Dans son entreprise, Sarkozy est persuadé que le contrôle du parti reste un atout décisif. Il a derrière lui ses «Républicains» comme Chirac avait le RPR et la majorité de ses militants. Même au plus bas dans les sondages, les deux chefs de partis pouvaient compter sur un socle électoral solide qui permettrait le moment venu de rebondir.

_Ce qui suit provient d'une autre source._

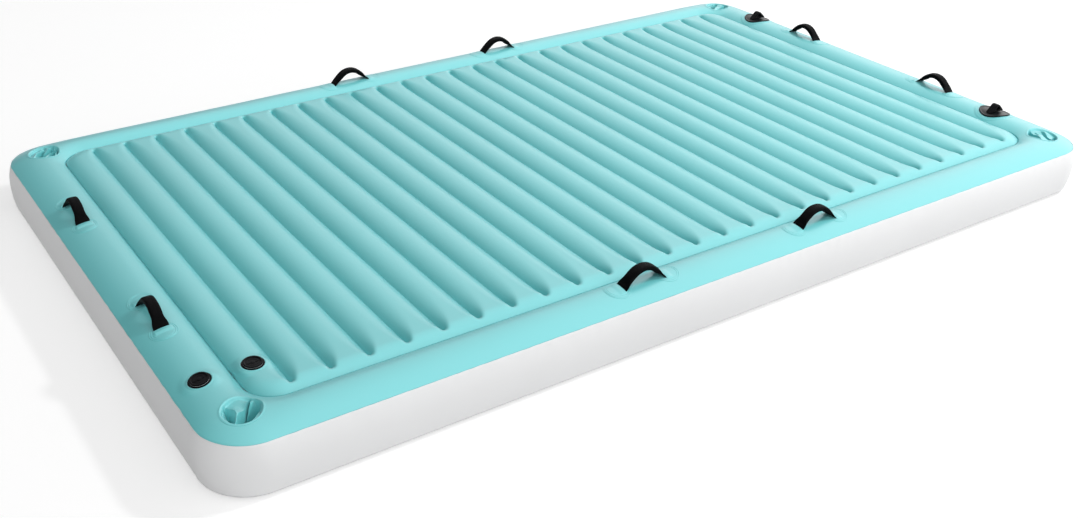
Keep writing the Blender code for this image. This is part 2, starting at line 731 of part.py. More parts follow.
def add_seat(name, parent, place, tilt):
    seat = bpy.data.objects.new(name, None)
    bpy.context.collection.objects.link(seat)
    seat.parent = parent
    seat.location = place
    seat.rotation_euler = (tilt, 0, 0)
    return seat


def add_valves(frames, ring_skin, deck_skin, black, grey):
    """Both valves lie side by side at the near end of the left edge. The ring's one tilts
    with the skin under it, and the deck's one lies level on the crown of the first rib."""
    left = frames[3]
    share = (RING_VALVE_INSET - SEAM_INSET) / (END_RING_WIDTH - SEAM_INSET)
    step = SHEET / END_RING_WIDTH
    climb = float(ring_height(share + step) - ring_height(share - step))
    tilt = math.atan2(climb, 2 * step * (END_RING_WIDTH - SEAM_INSET))
    height = float(ring_height(share)) + GAP
    place = HALF_WIDTH - VALVE_CORNER_INSET
    seat = add_seat("ring_valve_seat", left, (place, RING_VALVE_INSET, height), tilt)
    add_valve("ring_valve", seat, ring_skin, black, grey)
    inset = END_RING_WIDTH + RIB_PITCH / 2
    seat = add_seat("deck_valve_seat", left, (place, inset, DECK_HEIGHT + GAP), 0)
    add_valve("deck_valve", seat, deck_skin, black, grey)


def add_tow_lug(number, frame, place, black):
    """A moulded base that follows the ring, and an arched eye with a hole along the edge."""
    points, faces = moulded_pad(
        LUG_BASE_RADIUS, LUG_BASE_RADIUS, LUG_INSET, LUG_BASE_THICKNESS, END_RING_WIDTH
    )
    name = f"tow_lug_{number}"
    base = add_mesh(name, points, faces, black, frame, (place, 0, 0))
    across = np.linspace(LUG_INSET - LUG_FOOT_HALF_LENGTH, LUG_INSET + LUG_FOOT_HALF_LENGTH, 5)
    bottom = faceted_ring_height(across, END_RING_WIDTH) + GAP + LUG_BASE_THICKNESS / 2
    centre = float(faceted_ring_height(LUG_INSET, END_RING_WIDTH)) + LUG_EYE_HEIGHT
    foot = (LUG_FOOT_HALF_LENGTH, centre - float(bottom[-1]))
    start = math.acos(LUG_EYE_RADIUS / math.hypot(*foot)) - math.atan2(foot[1], foot[0])
    angles = np.linspace(start, math.pi - start, LUG_STEPS // 2 + 1)
    arch = [
        (LUG_INSET + LUG_EYE_RADIUS * math.cos(angle), centre + LUG_EYE_RADIUS * math.sin(angle))
        for angle in angles
    ]
    half = LUG_EYE_THICKNESS / 2
    points, faces = prism(list(zip(across, bottom)) + arch, -half, half, axis=0)
    eye = add_mesh(f"{name}_eye", points, faces, None, frame, (place, 0, 0))
    boolean(base, eye, "UNION")
    angles = np.linspace(0, 2 * math.pi, LUG_STEPS, endpoint=False)
    outline = [
        (LUG_INSET + LUG_HOLE_RADIUS * math.cos(angle), centre + LUG_HOLE_RADIUS * math.sin(angle))
        for angle in angles
    ]
    points, faces = prism(outline, -half - OVERRUN, half + OVERRUN, axis=0)
    hole = add_mesh(f"{name}_hole", points, faces, None, frame, (place, 0, 0))
    boolean(base, hole, "DIFFERENCE")


def main():
    clear_scene()
    aqua = finish("aqua_vinyl", (0.30, 0.72, 0.72), 0.35)
    white = finish("white_vinyl", (0.86, 0.87, 0.88), 0.40)
    black = finish("black_webbing", (0.015, 0.015, 0.017), 0.70)
    rubber = finish("black_rubber", (0.02, 0.02, 0.022), 0.50)
    plastic = finish("black_plastic", (0.012, 0.012, 0.014), 0.35)
    grey = finish("grey_silicone", (0.35, 0.36, 0.37), 0.45)

    ring_skins = add_ring_skins(aqua)
    add_ring_walls(white)
    deck_skin = add_deck_chamber(aqua, white)
    add_chamber_wall(white)
    add_deck_strips(white)
    add_cup_wells(ring_skins, aqua)
    frames = edge_frames()
    add_handles(frames, black, aqua)
    add_valves(frames, ring_skins["left"], deck_skin, plastic, grey)
    for number, place in enumerate((-LUG_PLACE, LUG_PLACE), 1):
        add_tow_lug(number, frames[1], place, rubber)


main()
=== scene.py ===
"""Visual model of an inflatable lounge mat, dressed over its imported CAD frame.

Metres, +Z up, as the frame: the near long side is at -Y, the valves at -X and the tow lugs at +X.
"""

import json
import math

import bpy
import numpy as np
from mathutils import Matrix, Vector


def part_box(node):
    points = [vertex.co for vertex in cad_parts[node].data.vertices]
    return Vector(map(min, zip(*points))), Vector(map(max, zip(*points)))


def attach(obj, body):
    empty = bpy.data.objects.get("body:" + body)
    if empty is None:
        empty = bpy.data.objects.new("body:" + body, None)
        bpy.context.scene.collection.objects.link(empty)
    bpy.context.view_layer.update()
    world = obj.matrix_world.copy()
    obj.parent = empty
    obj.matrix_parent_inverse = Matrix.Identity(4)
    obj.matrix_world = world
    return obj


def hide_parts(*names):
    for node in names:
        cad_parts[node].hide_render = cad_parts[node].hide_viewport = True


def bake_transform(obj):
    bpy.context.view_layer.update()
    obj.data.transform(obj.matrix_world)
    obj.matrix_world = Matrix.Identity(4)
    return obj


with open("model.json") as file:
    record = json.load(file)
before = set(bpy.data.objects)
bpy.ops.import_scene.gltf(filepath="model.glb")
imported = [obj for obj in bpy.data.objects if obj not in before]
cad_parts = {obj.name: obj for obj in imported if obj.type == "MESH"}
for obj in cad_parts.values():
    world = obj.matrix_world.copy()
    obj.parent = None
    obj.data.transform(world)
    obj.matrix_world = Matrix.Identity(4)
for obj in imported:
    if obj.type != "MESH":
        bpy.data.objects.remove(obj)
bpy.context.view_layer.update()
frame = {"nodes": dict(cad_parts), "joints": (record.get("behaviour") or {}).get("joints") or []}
joints = {joint["name"]: joint for joint in frame["joints"]}


# The camera stands off the mat's near left corner, a little above standing height, and looks
# down across it. Its shift only matches the photograph's crop.
camera_place = (-2.17090, -2.90027, 1.81178)
camera_right = (0.84248, -0.53865, 0.00874)
camera_up = (0.25594, 0.41448, 0.87333)
camera_back = tuple(np.cross(camera_right, camera_up))
camera = bpy.data.objects.new("camera", bpy.data.cameras.new("camera"))
bpy.context.scene.collection.objects.link(camera)
camera_columns = (camera_right, camera_up, camera_back, camera_place)
camera.matrix_world = Matrix([list(row) for row in zip(*camera_columns)] + [[0, 0, 0, 1]])
camera.data.sensor_width = 36
camera.data.lens = 40.43
camera.data.shift_x = 0.0577
camera.data.shift_y = -0.0133
bpy.context.scene.camera = camera
bpy.context.scene.view_settings.view_transform = "Standard"


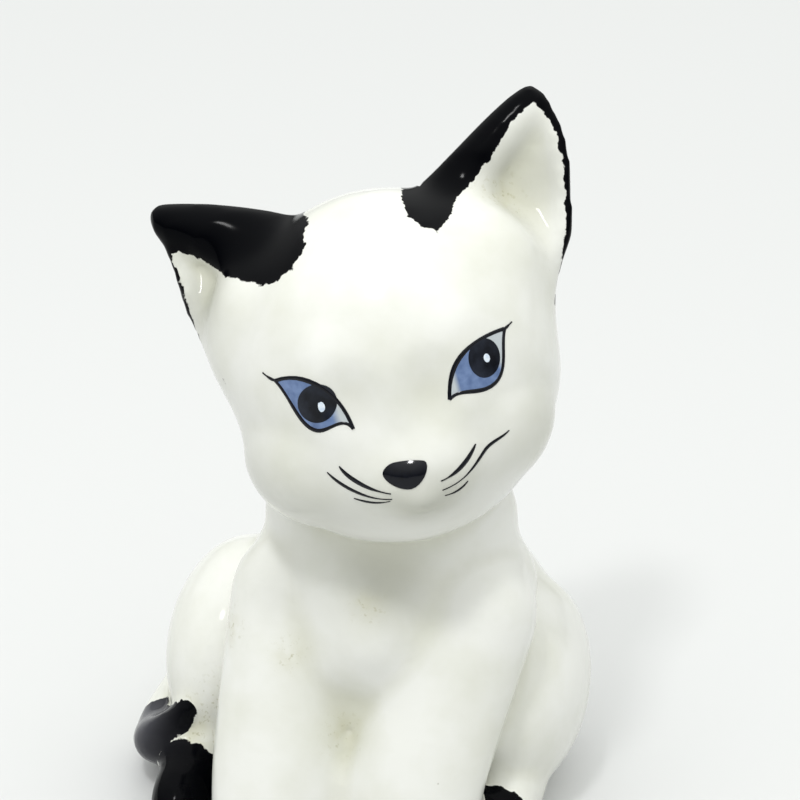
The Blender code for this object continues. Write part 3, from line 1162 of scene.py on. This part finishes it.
def patch(name, outline, centre, rings, lift, dome, finish):
    """A film inside a closed outline: lift at its edge, and domed by a little more at its middle."""
    middle = Vector(centre) / 1000
    rows = []
    for ring in range(1, rings + 1):
        rows.append([middle.lerp(place, ring / rings) for place in outline])

    def height(row, index):
        out = (row + 1) / rings
        return (lift + dome * (1 - out * out)) / 1000

    return new_film(name, rows, True, height, finish)


def stroke(name, pieces, width, lift, finish, blunt=0.0):
    """A brushed line along a curve, thin where the brush lands and leaves."""
    places = curve_through(pieces)
    rows = [[], [], [], [], []]
    last = len(places) - 1
    for index, place in enumerate(places):
        way = (places[min(index + 1, last)] - places[max(index - 1, 0)]).normalized()
        side = Vector((-way.y, way.x))
        share = index / last
        swell = max(math.sin(math.pi * min(share * 1.1 + 0.04, 0.985)) ** 0.6, blunt)
        for row, offset in zip(rows, (-1, -0.6, 0, 0.6, 1)):
            row.append(place + side * offset * swell * width / 2000)

    def height(row, index):
        return lift * (0.35, 0.85, 1, 0.85, 0.35)[row] / 1000

    return new_film(name, rows, False, height, finish)


def ellipse(centre, across, up, count=40):
    """Places round an ellipse, in metres, from its middle and two half axes in millimetres."""
    places = []
    for step in range(count):
        angle = math.tau * step / count
        place = Vector(centre) + Vector(across) * math.cos(angle) + Vector(up) * math.sin(angle)
        places.append(place / 1000)
    return places


EYES = {
    1: {
        "upper": [[(8.4, -2.6), (9.6, 2.6), (12.6, 5.8), (19.4, 4.9)]],
        "flick": [[(19.0, 4.7), (19.6, 4.8), (20.2, 5), (20.9, 5.3)]],
        "lower": [
            [(8.4, -2.6), (10.2, -1.4), (12, -2.6), (14.3, -2.8)],
            [(14.3, -2.8), (18.6, -3), (18, 2.4), (19.6, 4.9)],
        ],
        "centre": (14.6, 1.2),
        "pupil": ((15.3, 1.9), (2.35, -0.95), (0.8, 2.95)),
        "glint": ((15.6, 1.8), (0.55, -0.2), (0.1, 0.8)),
    },
    -1: {
        "upper": [[(-17.6, 6.8), (-11.5, 8.2), (-7.9, 3), (-7.4, -3)]],
        "flick": [[(-17.4, 6.8), (-18, 6.9), (-18.6, 7.3), (-19.4, 8.2)]],
        "lower": [
            [(-17.6, 6.8), (-15.6, 3.8), (-15.9, -1), (-13, -2)],
            [(-13, -2), (-11.2, -2.5), (-8.4, -0.4), (-7.4, -3)],
        ],
        "centre": (-12, 2),
        "pupil": ((-11.8, 2.3), (3.1, -0.55), (0.9, 3.05)),
        "glint": ((-11.3, 1.7), (0.6, -0.1), (0.15, 0.9)),
    },
}
WHISKERS = {
    "right_upper": ([[(-11.3, -8.4), (-10.6, -10.6), (-7.8, -12.8), (-4.3, -13.9)]], 0.75),
    "right_middle": ([[(-13.5, -9), (-12.2, -11.5), (-9.2, -14.4), (-4.4, -14.9)]], 0.55),
    "right_lower": ([[(-10.5, -14.1), (-8.8, -15.1), (-6.6, -15.5), (-4.8, -15.2)]], 0.4),
    "left_upper": ([[(10.4, -10.7), (8.8, -12.6), (6.2, -13.9), (3.8, -14)]], 0.75),
    "left_middle": (
        [
            [(16, -10.6), (14.6, -11.4), (12.6, -11.4), (11.4, -12.4)],
            [(11.4, -12.4), (9.6, -13.8), (7.6, -15.6), (3.6, -15.6)],
        ],
        0.55,
    ),
    "left_lower": ([[(7.7, -15.9), (6.6, -16.8), (5.2, -17.1), (3.7, -16.7)]], 0.4),
}
NOSE = [
    [(-4.7, -10.6), (-4.5, -9.8), (-3.4, -9.2), (-2.4, -9.2)],
    [(-2.4, -9.2), (-0.8, -9.2), (1.2, -9.6), (2.2, -10.1)],
    [(2.2, -10.1), (3.1, -10.8), (1.2, -13.7), (-0.9, -13.8)],
    [(-0.9, -13.8), (-2.6, -13.8), (-4.8, -11.8), (-4.7, -10.6)],
]


def black_finish():
    """Glossy blue-black enamel."""
    black = Finish("black_enamel")
    tone = black.ramp(black.noise(900, 3), 0.35, 0.7)
    colour = black.blend(tone, colour_of("line"), colour_of("line_pale"))
    return black.look(colour, black.ramp(black.noise(500, 2), 0.3, 0.7, 0.08, 0.16), 0.25)


def navy_finish():
    """The navy enamel of the pupils, in clouds of black."""
    navy = Finish("navy_enamel")
    tone = navy.ramp(navy.noise(260, 3), 0.35, 0.65)
    colour = navy.blend(tone, colour_of("pupil_dark"), colour_of("pupil"))
    return navy.look(colour, navy.ramp(tone, 0, 1, 0.08, 0.14), 0.2)


def iris_finish():
    """Blue wash that pales towards the corners of the eye."""
    iris = Finish("iris_enamel")
    pale = iris.ramp(iris.attribute("pale"), 0.3, 0.7)
    brushed = iris.ramp(iris.noise(700, 4), 0.3, 0.7)
    blue = iris.blend(brushed, colour_of("iris"), colour_of("iris_pale"))
    colour = iris.blend(pale, blue, colour_of("corner"))
    return iris.look(colour, iris.ramp(brushed, 0, 1, 0.1, 0.18), 0.25)


def glint_finish():
    """A painted highlight: the pale dot of enamel in the pupil."""
    glint = Finish("glint_enamel")
    tone = glint.ramp(glint.noise(1500, 2), 0.3, 0.7)
    return glint.look(glint.blend(tone, colour_of("glint"), colour_of("glint_pale")), 0.12)


class KITTEN_OT_eyes(bpy.types.Operator):
    """Paints the eyes: iris, pupil, a painted highlight and lid lines"""

    bl_idname = "kitten.eyes"
    bl_label = "Eyes"

    def execute(self, context):
        iris, black, glint, navy = iris_finish(), black_finish(), glint_finish(), navy_finish()
        for side, name in SIDES.items():
            eye = EYES[side]
            outline = curve_through(eye["upper"]) + curve_through(eye["lower"])[::-1][1:-1]
            film = patch(f"{name}_iris", outline, eye["centre"], 8, 0.04, 0.05, iris)
            flat = within_axes(corners_of(film), head_axes())
            if side > 0:
                pale = np.maximum((flat[:, 0] - 15.5) / 3 + (flat[:, 2] - 0.5) / 5, (11.2 - flat[:, 0]) / 2)
            else:
                pale = (flat[:, 0] + 11) / 3
            set_values(film, "pale", np.clip(pale, 0, 1))
            pupil = ellipse(*eye["pupil"])
            patch(f"{name}_pupil", pupil, eye["pupil"][0], 6, 0.1, 0.08, navy)
            # The glint: a painted highlight in the pupil.
            dot = ellipse(*eye["glint"], 20)
            patch(f"{name}_glint", dot, eye["glint"][0], 3, 0.16, 0.06, glint)
            stroke(f"{name}_upper_lid", eye["upper"], 0.8, 0.16, black, 0.75)
            stroke(f"{name}_lower_lid", eye["lower"], 0.68, 0.15, black, 0.75)
            stroke(f"{name}_lid_flick", eye["flick"], 0.5, 0.14, black, 0.5)
        return {"FINISHED"}


class KITTEN_OT_muzzle(bpy.types.Operator):
    """Paints the nose and the whiskers"""

    bl_idname = "kitten.muzzle"
    bl_label = "Nose and whiskers"

    def execute(self, context):
        black = bpy.data.materials["black_enamel"]
        outline = curve_through(NOSE, 9)[:-1]
        patch("nose", outline, (-1.1, -11.4), 7, 0.12, 0.35, black)
        for name, (pieces, width) in WHISKERS.items():
            stroke(f"{name}_whisker", pieces, width, 0.13, black, 0.3)
        return {"FINISHED"}


# How far the picture is shifted sideways and up, as a share of its width.
CAMERA_SHIFT = (2 / 800, -32 / 800)
# The studio's light: its strength from the side and from above, its tint, and one lamp in metres and watts.
SKY_STRENGTHS, SKY_COLOUR = (0.15, 1.8), (0.985, 1.0, 0.98)
KEY_PLACE, KEY_SIZE, KEY_ENERGY = (-0.05, -0.35, 0.75), 0.08, 1.5


def look_from(azimuth, elevation):
    """The way from the object to a camera at those angles."""
    return Vector(
        (
            math.sin(azimuth) * math.cos(elevation),
            -math.cos(azimuth) * math.cos(elevation),
            math.sin(elevation),
        )
    )


class KITTEN_OT_stage(bpy.types.Operator):
    """Sets the floor, the lights and the camera"""

    bl_idname = "kitten.stage"
    bl_label = "Stage"

    def execute(self, context):
        settings = context.scene.kitten_stage
        deselect()
        bpy.ops.mesh.primitive_plane_add(size=4)
        floor = context.object
        floor.name = "floor"
        floor.data.materials.append(Finish("backdrop").look(colour_of("backdrop"), 0.7))
        floor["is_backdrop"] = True
        back = look_from(settings.azimuth, settings.elevation)
        target = SEAT @ Vector(settings.look_at)
        bpy.ops.object.camera_add(
            location=target + back * settings.distance,
            rotation=(-back).to_track_quat("-Z", "Y").to_euler(),
        )
        camera = context.object
        camera.name = "camera"
        camera.data.sensor_width = 36
        camera.data.lens = settings.lens
        camera.data.shift_x, camera.data.shift_y = CAMERA_SHIFT
        camera.data.clip_start = 0.01
        context.scene.camera = camera
        world = bpy.data.worlds.new("studio")
        world.use_nodes = True
        nodes = Nodes(world)
        way, parts = nodes.new("TexCoord"), nodes.new("SeparateXYZ")
        nodes.feed(way.outputs["Generated"], parts.inputs[0])
        background = nodes.tree.nodes["Background"]
        nodes.feed(nodes.ramp(parts.outputs["Z"], 0, 1, *SKY_STRENGTHS), background.inputs["Strength"])
        nodes.feed(SKY_COLOUR, background.inputs["Color"])
        context.scene.world = world
        bpy.ops.object.light_add(type="AREA", location=KEY_PLACE)
        key = context.object
        key.name = "key_light"
        key.data.size, key.data.energy = KEY_SIZE, KEY_ENERGY
        key.rotation_euler = (target - key.location).to_track_quat("-Z", "Y").to_euler()
        context.scene.view_settings.view_transform = "Standard"
        return {"FINISHED"}


class KITTEN_PT_panel(bpy.types.Panel):
    """Lists the steps of the figurine"""

    bl_idname = "KITTEN_PT_panel"
    bl_label = "Kitten"
    bl_space_type = "VIEW_3D"
    bl_region_type = "UI"
    bl_category = "Kitten"

    def draw(self, context):
        scene = context.scene
        for settings in (scene.kitten_clay, scene.kitten_colours, scene.kitten_stage):
            for name in settings.bl_rna.properties.keys():
                if name not in ("rna_type", "name"):
                    self.layout.prop(settings, name)
        for step in STEPS:
            self.layout.operator(step.bl_idname)


STEPS = (
    KITTEN_OT_clay,
    KITTEN_OT_castings,
    KITTEN_OT_glaze,
    KITTEN_OT_eyes,
    KITTEN_OT_muzzle,
    KITTEN_OT_stage,
)
CLASSES = (KittenClay, KittenColours, KittenStage, *STEPS, KITTEN_PT_panel)


def register():
    """Registers the classes and their settings."""
    for cls in CLASSES:
        bpy.utils.register_class(cls)
    bpy.types.Scene.kitten_clay = PointerProperty(type=KittenClay)
    bpy.types.Scene.kitten_colours = PointerProperty(type=KittenColours)
    bpy.types.Scene.kitten_stage = PointerProperty(type=KittenStage)


def unregister():
    """Takes the settings and the classes away again."""
    del bpy.types.Scene.kitten_clay, bpy.types.Scene.kitten_colours, bpy.types.Scene.kitten_stage
    for cls in reversed(CLASSES):
        bpy.utils.unregister_class(cls)


def main():
    """Runs every step."""
    register()
    bpy.ops.kitten.clay()
    bpy.ops.kitten.castings()
    bpy.ops.kitten.glaze()
    bpy.ops.kitten.eyes()
    bpy.ops.kitten.muzzle()
    bpy.ops.kitten.stage()


if __name__ == "__main__":
    main()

Chirac avait écrit pour ses sympathisants un livre programme, la France pour tous, où il était beaucoup question du «peuple», de son désarroi et de sa colère : «Trop de Français se sentent incompris et dédaignés, […] le sort fait aux Français les plus modestes [appelle] un changement profond.»
Vingt ans après, Sarkozy, qui pourrait publier un nouveau livre à la rentrée, ne jure lui aussi que par le peuple, le convoquant une cinquantaine de fois dans son discours en juin à Saint-André-lez-Lille (Nord). «Les Français ont adoré Simone Veil, Jacques Delors, Edouard Balladur et Bernard Kouchner. Mais ils ont voté pour Mitterrand, Chirac et moi !» dit-il à ses proches. Sûr de son affaire, le candidat se fait fort de battre Juppé. Lequel, comme Balladur, a donné l'impression, au printemps, de jouer la montre pour ne pas abîmer sa position dominante. C'est alors, justement, que les sondages ont commencé à être moins bons.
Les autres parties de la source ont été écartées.